Jacob Clark... err, Tamme catches a touchdown pass against the Houston Texans in 2010. (AJ Mast | AP Photo)

The Indianapolis Colts’ pinnacle at tight end was in 2001 when Ken Dilger and Marcus Pollard were on the roster — they offered the best combination of blocking and pass-catching the team has ever had on the field at one time. When the Colts drafted Dallas Clark in 2003, Indy took a step closer to having two of the leagues best tight ends but Clark was only a rookie and both he and Pollard were better suited as receivers than they were adept as blockers. When Ben Utecht joined the team in 2005, Pollard was not retained. So, when Utecht also failed to become the kind of big-bodied blocker with soft hands the Colts hoped for — primarily due to injuries — it was back to the drawing board.

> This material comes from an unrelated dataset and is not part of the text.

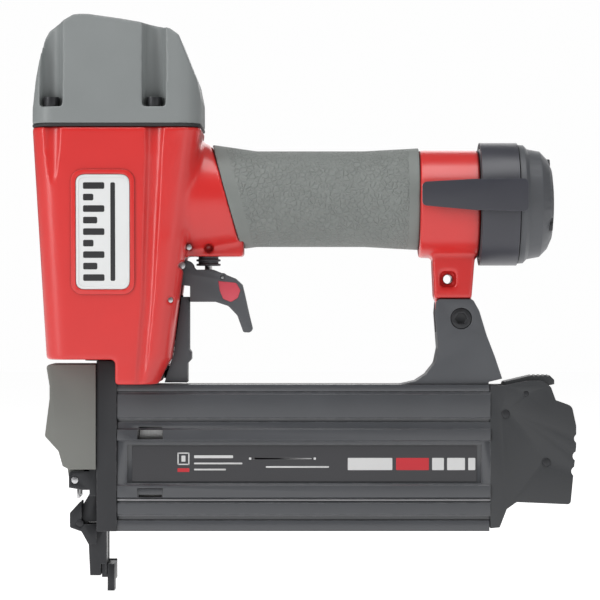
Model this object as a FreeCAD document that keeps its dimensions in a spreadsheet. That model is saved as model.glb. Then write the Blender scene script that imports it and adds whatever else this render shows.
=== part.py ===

Indianapolis was without a legitimate partner for Clark in the two tight end sets the Colts loved to run when Peyton Manning entered the league in 1998. The team was able to get by because Clark quickly became one of the league’s top pass-catching tight ends and gave Manning a reliable outlet — who also happened to be a game-changer who could dictate defensive schemes and play-calls. As Clark’s importance continued to grow, Bill Polian, Jim Irsay, and Tony Dungy recognized how important it was to find another option to compliment him.

In the 2008 NFL Draft, the Colts picked Tom Santi and Jacob Tamme, who would enter camp with a 2007 undrafted free agent practice squad veteran, Gijon Robinson, to infuse youth and talent at the position. Robinson started in 2008 and seemed to have the edge over the two rookies but he has failed to make a transition that would indicate that he will be capable of fulfilling the Dilger-role. Even though his size suggests that he could play the blocking role — and his college experience at full back made him an intriguing prospect — the addition of Brody Eldridge in the fourth round of the 2010 NFL Draft effectively ended his hopes for a long-term stay in Indianapolis.

The first of the two 2008 rookies to break into a real game scenario was Tom Santi when he stepped in for Dallas Clark and put up 80 yards on 6 catches, and nearly got in for a touchdown, against the Baltimore Ravens in 2009 — he fumbled on the goal line when he stretched out to break the plane. Santi has also had injury issues that have kept him from pushing his way into a permanent rotation. These injuries may keep him from breaking the final roster or even entering training camp in 2011. Needless to say, he needs a very healthy summer. If he does, his size, speed, and athleticism make him a superior option to Robinson and may pit him against a fifth receiver for a roster spot — likely Blair White.

The biggest noise-maker in 2010 as a “next man up” contributor was the aforementioned Tamme. His presence and performance gives the Colts considerable leverage and flexibility with Clark as he makes his return from a season-ending hand injury. Tamme is definitely not at Clark’s level yet, but considering his production in his first opportunity to play a significant role in the offense, and that he focused primarily on special teams coverage units in his first two seasons, there is reason to believe that he has not reached his ceiling — both in terms of individual skill and building a rapport with Manning. The combination of offensive experience, production, youth, and special teams talents may nail down Tamme as Clark’s long-term replacement.

Rookie starters in the Colts offense at skill positions are extremely rare, particularly from the fourth round. List Brody Eldridge as one of those to accomplish the feat. There is little doubt that Eldridge, even as a rookie, is the closest the Colts franchise has ever come to actually replacing Dilger’s blocking ability. How much he will be able to develop in that role could have a large impact on the face of the Colts offense moving forward. While Eldridge did not catch a lot of passes during his collegiate career — in part because two of his seasons were spent primarily on the offensive line — the Colts front office indicated that he had surprisingly soft hands and would be a factor in the passing game. Unfortunately, Eldridge only had a few pass-catching opportunities and he was unimpressive. It will take development and sustained health for him to make a jump to Dilger’s level of production and on-field impact.

While it has taken the Colts a decade to put together a group of tight ends that has a fighting chance at matching Peyton Manning’s initial Dilger-Pollard combination, 2011 could be the year it happens. Consider that Clark is already considered one of the most potent offensive weapons in the league, Tamme stepped in and matched his statistical production in his first opportunity to start, Eldridge showed superior blocking ability to any Colts tight end since Dilger, and Santi — when healthy — showed the kind of height, athletic ability, and straight-line speed to do real damage against a legitimate NFL opponent. Two Dallas Clarks, one young Dilger, and another imposing pass-catching threat is a dangerous and very loaded group. When the brass in Indianapolis has to decide which of the horses they can fit into their stable, it will be no simple task. With these tight ends, watch out for a high-powered Colts offense in the coming season.